Extract the data exactly, missing nothing.

Information supplied:
╔══

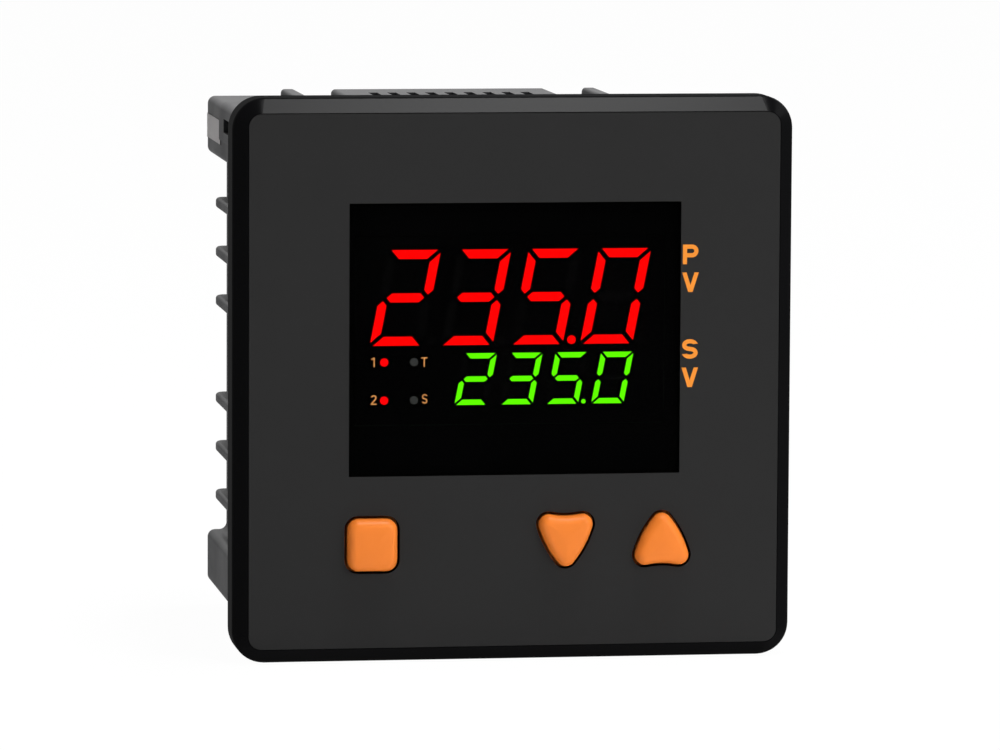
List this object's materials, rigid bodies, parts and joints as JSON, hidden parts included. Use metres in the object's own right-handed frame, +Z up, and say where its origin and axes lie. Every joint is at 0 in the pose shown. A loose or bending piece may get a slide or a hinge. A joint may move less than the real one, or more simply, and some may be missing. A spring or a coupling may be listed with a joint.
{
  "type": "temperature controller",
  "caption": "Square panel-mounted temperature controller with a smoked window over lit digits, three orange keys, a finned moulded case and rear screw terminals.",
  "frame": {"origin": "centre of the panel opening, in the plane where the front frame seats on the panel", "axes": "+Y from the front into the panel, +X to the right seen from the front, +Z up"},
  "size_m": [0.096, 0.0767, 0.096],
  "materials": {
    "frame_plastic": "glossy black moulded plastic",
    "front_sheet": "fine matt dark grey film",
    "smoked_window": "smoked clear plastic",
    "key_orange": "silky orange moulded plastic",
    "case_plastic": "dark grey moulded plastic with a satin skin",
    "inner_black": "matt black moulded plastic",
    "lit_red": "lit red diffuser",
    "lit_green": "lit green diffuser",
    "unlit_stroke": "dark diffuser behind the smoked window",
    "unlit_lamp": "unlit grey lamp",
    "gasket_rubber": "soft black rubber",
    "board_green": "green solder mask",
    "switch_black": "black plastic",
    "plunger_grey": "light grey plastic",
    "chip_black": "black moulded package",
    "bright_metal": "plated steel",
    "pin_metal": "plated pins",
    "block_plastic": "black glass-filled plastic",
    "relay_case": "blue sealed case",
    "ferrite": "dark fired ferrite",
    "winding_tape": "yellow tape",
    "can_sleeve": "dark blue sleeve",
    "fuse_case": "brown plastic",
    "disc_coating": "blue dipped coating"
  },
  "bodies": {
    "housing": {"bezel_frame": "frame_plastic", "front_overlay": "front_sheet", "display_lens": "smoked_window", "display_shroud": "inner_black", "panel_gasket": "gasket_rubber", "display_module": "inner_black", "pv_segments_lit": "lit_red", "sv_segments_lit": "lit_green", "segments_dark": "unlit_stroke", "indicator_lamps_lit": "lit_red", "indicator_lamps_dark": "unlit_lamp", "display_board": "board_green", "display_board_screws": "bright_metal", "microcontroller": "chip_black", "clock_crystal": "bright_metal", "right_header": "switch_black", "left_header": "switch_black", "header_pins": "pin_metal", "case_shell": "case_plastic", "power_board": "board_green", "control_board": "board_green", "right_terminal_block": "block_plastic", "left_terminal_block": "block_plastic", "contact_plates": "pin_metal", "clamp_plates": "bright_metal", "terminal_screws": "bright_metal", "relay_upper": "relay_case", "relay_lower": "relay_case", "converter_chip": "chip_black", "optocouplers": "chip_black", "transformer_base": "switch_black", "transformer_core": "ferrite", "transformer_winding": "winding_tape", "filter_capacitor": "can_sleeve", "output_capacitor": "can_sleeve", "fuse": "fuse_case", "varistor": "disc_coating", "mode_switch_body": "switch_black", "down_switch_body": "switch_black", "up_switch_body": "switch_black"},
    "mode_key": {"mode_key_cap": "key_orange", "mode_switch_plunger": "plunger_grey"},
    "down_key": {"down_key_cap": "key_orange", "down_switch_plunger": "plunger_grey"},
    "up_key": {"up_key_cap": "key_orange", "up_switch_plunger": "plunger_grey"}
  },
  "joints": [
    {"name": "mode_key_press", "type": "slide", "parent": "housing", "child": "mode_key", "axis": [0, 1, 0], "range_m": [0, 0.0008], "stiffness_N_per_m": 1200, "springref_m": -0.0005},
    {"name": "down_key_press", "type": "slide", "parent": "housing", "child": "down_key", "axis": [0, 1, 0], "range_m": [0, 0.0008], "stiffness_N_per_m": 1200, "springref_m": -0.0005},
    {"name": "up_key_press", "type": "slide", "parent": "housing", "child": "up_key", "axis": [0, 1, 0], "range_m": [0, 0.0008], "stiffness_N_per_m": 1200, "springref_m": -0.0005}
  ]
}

╚══

Exercise output:
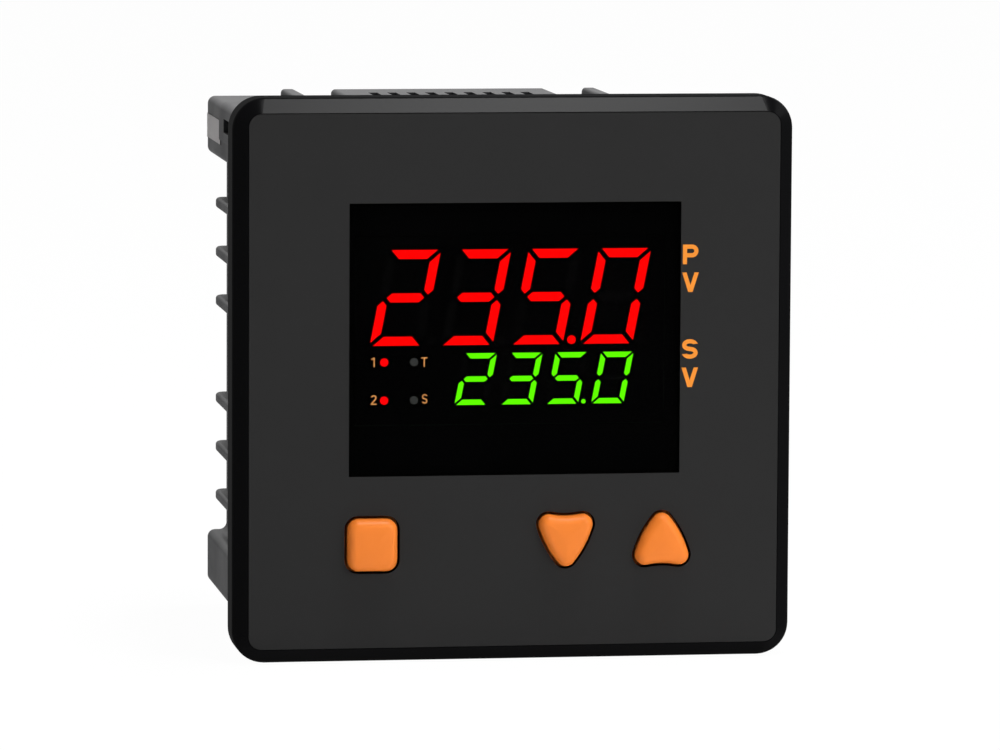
List this object's materials, rigid bodies, parts and joints as JSON, hidden parts included. Use metres in the object's own right-handed frame, +Z up, and say where its origin and axes lie. Every joint is at 0 in the pose shown. A loose or bending piece may get a slide or a hinge. A joint may move less than the real one, or more simply, and some may be missing. A spring or a coupling may be listed with a joint.
{
  "type": "temperature controller",
  "caption": "Square panel-mounted temperature controller with a smoked window over lit digits, three orange keys, a finned moulded case and rear screw terminals.",
  "frame": {"origin": "centre of the panel opening, in the plane where the front frame seats on the panel", "axes": "+Y from the front into the panel, +X to the right seen from the front, +Z up"},
  "size_m": [0.096, 0.0767, 0.096],
  "materials": {
    "frame_plastic": "glossy black moulded plastic",
    "front_sheet": "fine matt dark grey film",
    "smoked_window": "smoked clear plastic",
    "key_orange": "silky orange moulded plastic",
    "case_plastic": "dark grey moulded plastic with a satin skin",
    "inner_black": "matt black moulded plastic",
    "lit_red": "lit red diffuser",
    "lit_green": "lit green diffuser",
    "unlit_stroke": "dark diffuser behind the smoked window",
    "unlit_lamp": "unlit grey lamp",
    "gasket_rubber": "soft black rubber",
    "board_green": "green solder mask",
    "switch_black": "black plastic",
    "plunger_grey": "light grey plastic",
    "chip_black": "black moulded package",
    "bright_metal": "plated steel",
    "pin_metal": "plated pins",
    "block_plastic": "black glass-filled plastic",
    "relay_case": "blue sealed case",
    "ferrite": "dark fired ferrite",
    "winding_tape": "yellow tape",
    "can_sleeve": "dark blue sleeve",
    "fuse_case": "brown plastic",
    "disc_coating": "blue dipped coating"
  },
  "bodies": {
    "housing": {"bezel_frame": "frame_plastic", "front_overlay": "front_sheet", "display_lens": "smoked_window", "display_shroud": "inner_black", "panel_gasket": "gasket_rubber", "display_module": "inner_black", "pv_segments_lit": "lit_red", "sv_segments_lit": "lit_green", "segments_dark": "unlit_stroke", "indicator_lamps_lit": "lit_red", "indicator_lamps_dark": "unlit_lamp", "display_board": "board_green", "display_board_screws": "bright_metal", "microcontroller": "chip_black", "clock_crystal": "bright_metal", "right_header": "switch_black", "left_header": "switch_black", "header_pins": "pin_metal", "case_shell": "case_plastic", "power_board": "board_green", "control_board": "board_green", "right_terminal_block": "block_plastic", "left_terminal_block": "block_plastic", "contact_plates": "pin_metal", "clamp_plates": "bright_metal", "terminal_screws": "bright_metal", "relay_upper": "relay_case", "relay_lower": "relay_case", "converter_chip": "chip_black", "optocouplers": "chip_black", "transformer_base": "switch_black", "transformer_core": "ferrite", "transformer_winding": "winding_tape", "filter_capacitor": "can_sleeve", "output_capacitor": "can_sleeve", "fuse": "fuse_case", "varistor": "disc_coating", "mode_switch_body": "switch_black", "down_switch_body": "switch_black", "up_switch_body": "switch_black"},
    "mode_key": {"mode_key_cap": "key_orange", "mode_switch_plunger": "plunger_grey"},
    "down_key": {"down_key_cap": "key_orange", "down_switch_plunger": "plunger_grey"},
    "up_key": {"up_key_cap": "key_orange", "up_switch_plunger": "plunger_grey"}
  },
  "joints": [
    {"name": "mode_key_press", "type": "slide", "parent": "housing", "child": "mode_key", "axis": [0, 1, 0], "range_m": [0, 0.0008], "stiffness_N_per_m": 1200, "springref_m": -0.0005},
    {"name": "down_key_press", "type": "slide", "parent": "housing", "child": "down_key", "axis": [0, 1, 0], "range_m": [0, 0.0008], "stiffness_N_per_m": 1200, "springref_m": -0.0005},
    {"name": "up_key_press", "type": "slide", "parent": "housing", "child": "up_key", "axis": [0, 1, 0], "range_m": [0, 0.0008], "stiffness_N_per_m": 1200, "springref_m": -0.0005}
  ]
}